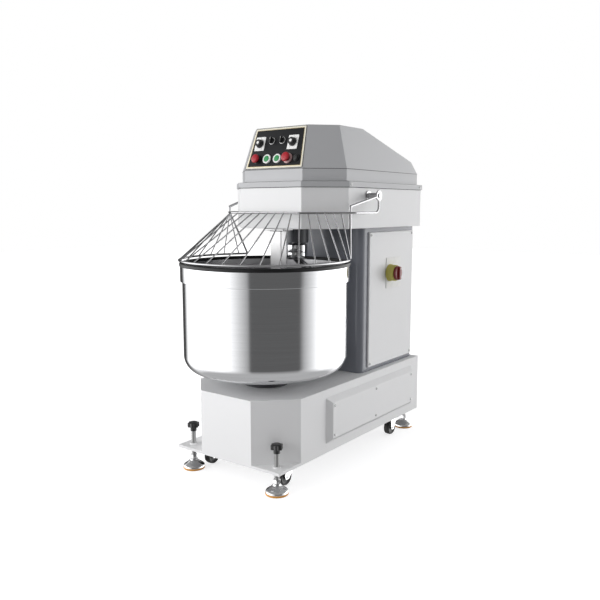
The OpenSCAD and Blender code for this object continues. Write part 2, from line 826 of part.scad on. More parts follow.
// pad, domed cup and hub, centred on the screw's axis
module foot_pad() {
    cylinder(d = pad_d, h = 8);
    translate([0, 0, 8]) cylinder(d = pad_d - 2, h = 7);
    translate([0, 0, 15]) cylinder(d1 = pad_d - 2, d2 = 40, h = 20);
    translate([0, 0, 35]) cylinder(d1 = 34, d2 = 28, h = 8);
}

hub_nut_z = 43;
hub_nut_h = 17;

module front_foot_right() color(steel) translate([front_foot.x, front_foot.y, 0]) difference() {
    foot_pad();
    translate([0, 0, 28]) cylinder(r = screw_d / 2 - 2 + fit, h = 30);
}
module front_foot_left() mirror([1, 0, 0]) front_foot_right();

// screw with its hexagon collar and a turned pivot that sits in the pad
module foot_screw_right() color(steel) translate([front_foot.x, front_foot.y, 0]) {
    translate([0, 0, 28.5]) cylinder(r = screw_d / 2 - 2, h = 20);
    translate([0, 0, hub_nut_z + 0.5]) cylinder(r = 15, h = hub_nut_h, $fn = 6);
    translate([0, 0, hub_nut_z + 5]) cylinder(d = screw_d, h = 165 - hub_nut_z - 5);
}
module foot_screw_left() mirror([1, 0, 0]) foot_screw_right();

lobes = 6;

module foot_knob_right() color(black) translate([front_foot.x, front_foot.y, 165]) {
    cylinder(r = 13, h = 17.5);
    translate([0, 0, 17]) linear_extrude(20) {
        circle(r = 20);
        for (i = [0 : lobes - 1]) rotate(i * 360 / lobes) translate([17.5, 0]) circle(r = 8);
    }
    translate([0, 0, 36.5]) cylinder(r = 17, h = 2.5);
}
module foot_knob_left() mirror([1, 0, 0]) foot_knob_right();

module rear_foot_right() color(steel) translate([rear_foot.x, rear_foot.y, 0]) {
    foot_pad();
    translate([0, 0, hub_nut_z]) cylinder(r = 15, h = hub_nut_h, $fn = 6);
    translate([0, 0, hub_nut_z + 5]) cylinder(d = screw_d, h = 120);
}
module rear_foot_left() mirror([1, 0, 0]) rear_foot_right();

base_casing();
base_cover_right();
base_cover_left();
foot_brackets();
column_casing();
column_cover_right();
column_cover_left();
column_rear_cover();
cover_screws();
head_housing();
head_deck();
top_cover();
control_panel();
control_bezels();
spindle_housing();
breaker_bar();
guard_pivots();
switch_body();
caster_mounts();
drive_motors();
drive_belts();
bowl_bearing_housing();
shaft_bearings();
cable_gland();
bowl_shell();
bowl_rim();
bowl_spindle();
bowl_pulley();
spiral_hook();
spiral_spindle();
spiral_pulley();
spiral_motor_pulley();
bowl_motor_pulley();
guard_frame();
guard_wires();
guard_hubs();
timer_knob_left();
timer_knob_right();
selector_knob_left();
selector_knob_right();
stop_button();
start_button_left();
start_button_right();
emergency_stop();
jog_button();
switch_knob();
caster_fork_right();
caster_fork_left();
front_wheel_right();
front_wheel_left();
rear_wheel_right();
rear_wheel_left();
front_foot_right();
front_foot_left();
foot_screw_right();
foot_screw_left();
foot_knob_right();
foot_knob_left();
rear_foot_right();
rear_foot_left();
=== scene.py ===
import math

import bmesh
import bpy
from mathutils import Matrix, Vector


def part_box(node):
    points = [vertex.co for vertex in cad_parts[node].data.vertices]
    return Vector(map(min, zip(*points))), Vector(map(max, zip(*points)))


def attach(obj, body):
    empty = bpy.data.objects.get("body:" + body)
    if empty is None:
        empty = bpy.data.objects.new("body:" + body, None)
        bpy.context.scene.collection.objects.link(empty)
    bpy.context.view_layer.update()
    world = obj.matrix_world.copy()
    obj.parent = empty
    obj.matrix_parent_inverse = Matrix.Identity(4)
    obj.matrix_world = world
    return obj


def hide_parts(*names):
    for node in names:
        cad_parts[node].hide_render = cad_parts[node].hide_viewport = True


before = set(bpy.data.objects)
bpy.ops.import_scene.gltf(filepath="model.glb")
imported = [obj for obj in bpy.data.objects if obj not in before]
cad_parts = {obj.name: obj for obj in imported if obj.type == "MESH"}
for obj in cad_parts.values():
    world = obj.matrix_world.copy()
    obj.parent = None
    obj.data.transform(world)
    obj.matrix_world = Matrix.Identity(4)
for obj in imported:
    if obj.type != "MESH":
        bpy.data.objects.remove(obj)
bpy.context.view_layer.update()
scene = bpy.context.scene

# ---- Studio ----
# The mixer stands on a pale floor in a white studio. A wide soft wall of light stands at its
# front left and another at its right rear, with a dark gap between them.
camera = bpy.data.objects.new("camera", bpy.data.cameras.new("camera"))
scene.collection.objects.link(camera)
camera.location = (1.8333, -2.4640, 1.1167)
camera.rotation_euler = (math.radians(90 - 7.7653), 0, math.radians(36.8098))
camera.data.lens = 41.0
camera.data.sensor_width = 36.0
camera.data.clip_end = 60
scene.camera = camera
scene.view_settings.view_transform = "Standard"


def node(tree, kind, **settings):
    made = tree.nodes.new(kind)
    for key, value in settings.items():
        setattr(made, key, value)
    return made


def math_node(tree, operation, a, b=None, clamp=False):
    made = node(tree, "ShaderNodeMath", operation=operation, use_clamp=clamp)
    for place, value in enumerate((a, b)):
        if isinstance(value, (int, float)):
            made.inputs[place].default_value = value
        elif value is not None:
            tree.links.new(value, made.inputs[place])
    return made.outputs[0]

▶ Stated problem
Output all of the material exactly as written.

▶ Complete output
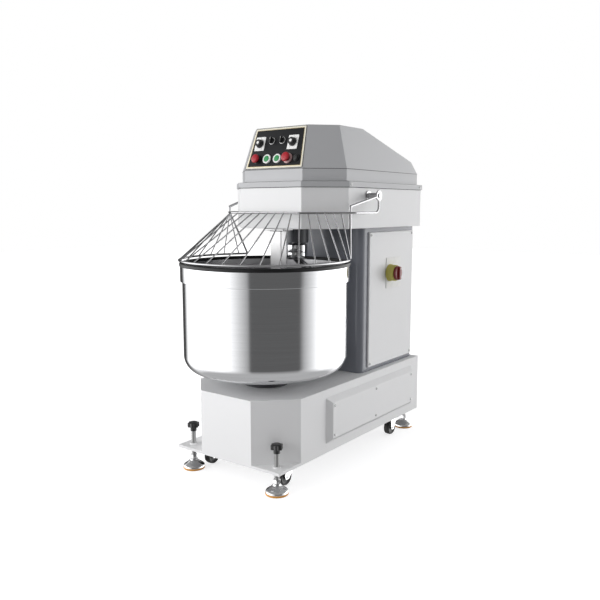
The OpenSCAD and Blender code for this object continues. Write part 2, from line 826 of part.scad on. More parts follow.
// pad, domed cup and hub, centred on the screw's axis
module foot_pad() {
    cylinder(d = pad_d, h = 8);
    translate([0, 0, 8]) cylinder(d = pad_d - 2, h = 7);
    translate([0, 0, 15]) cylinder(d1 = pad_d - 2, d2 = 40, h = 20);
    translate([0, 0, 35]) cylinder(d1 = 34, d2 = 28, h = 8);
}

hub_nut_z = 43;
hub_nut_h = 17;

module front_foot_right() color(steel) translate([front_foot.x, front_foot.y, 0]) difference() {
    foot_pad();
    translate([0, 0, 28]) cylinder(r = screw_d / 2 - 2 + fit, h = 30);
}
module front_foot_left() mirror([1, 0, 0]) front_foot_right();

// screw with its hexagon collar and a turned pivot that sits in the pad
module foot_screw_right() color(steel) translate([front_foot.x, front_foot.y, 0]) {
    translate([0, 0, 28.5]) cylinder(r = screw_d / 2 - 2, h = 20);
    translate([0, 0, hub_nut_z + 0.5]) cylinder(r = 15, h = hub_nut_h, $fn = 6);
    translate([0, 0, hub_nut_z + 5]) cylinder(d = screw_d, h = 165 - hub_nut_z - 5);
}
module foot_screw_left() mirror([1, 0, 0]) foot_screw_right();

lobes = 6;

module foot_knob_right() color(black) translate([front_foot.x, front_foot.y, 165]) {
    cylinder(r = 13, h = 17.5);
    translate([0, 0, 17]) linear_extrude(20) {
        circle(r = 20);
        for (i = [0 : lobes - 1]) rotate(i * 360 / lobes) translate([17.5, 0]) circle(r = 8);
    }
    translate([0, 0, 36.5]) cylinder(r = 17, h = 2.5);
}
module foot_knob_left() mirror([1, 0, 0]) foot_knob_right();

module rear_foot_right() color(steel) translate([rear_foot.x, rear_foot.y, 0]) {
    foot_pad();
    translate([0, 0, hub_nut_z]) cylinder(r = 15, h = hub_nut_h, $fn = 6);
    translate([0, 0, hub_nut_z + 5]) cylinder(d = screw_d, h = 120);
}
module rear_foot_left() mirror([1, 0, 0]) rear_foot_right();

base_casing();
base_cover_right();
base_cover_left();
foot_brackets();
column_casing();
column_cover_right();
column_cover_left();
column_rear_cover();
cover_screws();
head_housing();
head_deck();
top_cover();
control_panel();
control_bezels();
spindle_housing();
breaker_bar();
guard_pivots();
switch_body();
caster_mounts();
drive_motors();
drive_belts();
bowl_bearing_housing();
shaft_bearings();
cable_gland();
bowl_shell();
bowl_rim();
bowl_spindle();
bowl_pulley();
spiral_hook();
spiral_spindle();
spiral_pulley();
spiral_motor_pulley();
bowl_motor_pulley();
guard_frame();
guard_wires();
guard_hubs();
timer_knob_left();
timer_knob_right();
selector_knob_left();
selector_knob_right();
stop_button();
start_button_left();
start_button_right();
emergency_stop();
jog_button();
switch_knob();
caster_fork_right();
caster_fork_left();
front_wheel_right();
front_wheel_left();
rear_wheel_right();
rear_wheel_left();
front_foot_right();
front_foot_left();
foot_screw_right();
foot_screw_left();
foot_knob_right();
foot_knob_left();
rear_foot_right();
rear_foot_left();
=== scene.py ===
import math

import bmesh
import bpy
from mathutils import Matrix, Vector


def part_box(node):
    points = [vertex.co for vertex in cad_parts[node].data.vertices]
    return Vector(map(min, zip(*points))), Vector(map(max, zip(*points)))


def attach(obj, body):
    empty = bpy.data.objects.get("body:" + body)
    if empty is None:
        empty = bpy.data.objects.new("body:" + body, None)
        bpy.context.scene.collection.objects.link(empty)
    bpy.context.view_layer.update()
    world = obj.matrix_world.copy()
    obj.parent = empty
    obj.matrix_parent_inverse = Matrix.Identity(4)
    obj.matrix_world = world
    return obj


def hide_parts(*names):
    for node in names:
        cad_parts[node].hide_render = cad_parts[node].hide_viewport = True


before = set(bpy.data.objects)
bpy.ops.import_scene.gltf(filepath="model.glb")
imported = [obj for obj in bpy.data.objects if obj not in before]
cad_parts = {obj.name: obj for obj in imported if obj.type == "MESH"}
for obj in cad_parts.values():
    world = obj.matrix_world.copy()
    obj.parent = None
    obj.data.transform(world)
    obj.matrix_world = Matrix.Identity(4)
for obj in imported:
    if obj.type != "MESH":
        bpy.data.objects.remove(obj)
bpy.context.view_layer.update()
scene = bpy.context.scene

# ---- Studio ----
# The mixer stands on a pale floor in a white studio. A wide soft wall of light stands at its
# front left and another at its right rear, with a dark gap between them.
camera = bpy.data.objects.new("camera", bpy.data.cameras.new("camera"))
scene.collection.objects.link(camera)
camera.location = (1.8333, -2.4640, 1.1167)
camera.rotation_euler = (math.radians(90 - 7.7653), 0, math.radians(36.8098))
camera.data.lens = 41.0
camera.data.sensor_width = 36.0
camera.data.clip_end = 60
scene.camera = camera
scene.view_settings.view_transform = "Standard"


def node(tree, kind, **settings):
    made = tree.nodes.new(kind)
    for key, value in settings.items():
        setattr(made, key, value)
    return made


def math_node(tree, operation, a, b=None, clamp=False):
    made = node(tree, "ShaderNodeMath", operation=operation, use_clamp=clamp)
    for place, value in enumerate((a, b)):
        if isinstance(value, (int, float)):
            made.inputs[place].default_value = value
        elif value is not None:
            tree.links.new(value, made.inputs[place])
    return made.outputs[0]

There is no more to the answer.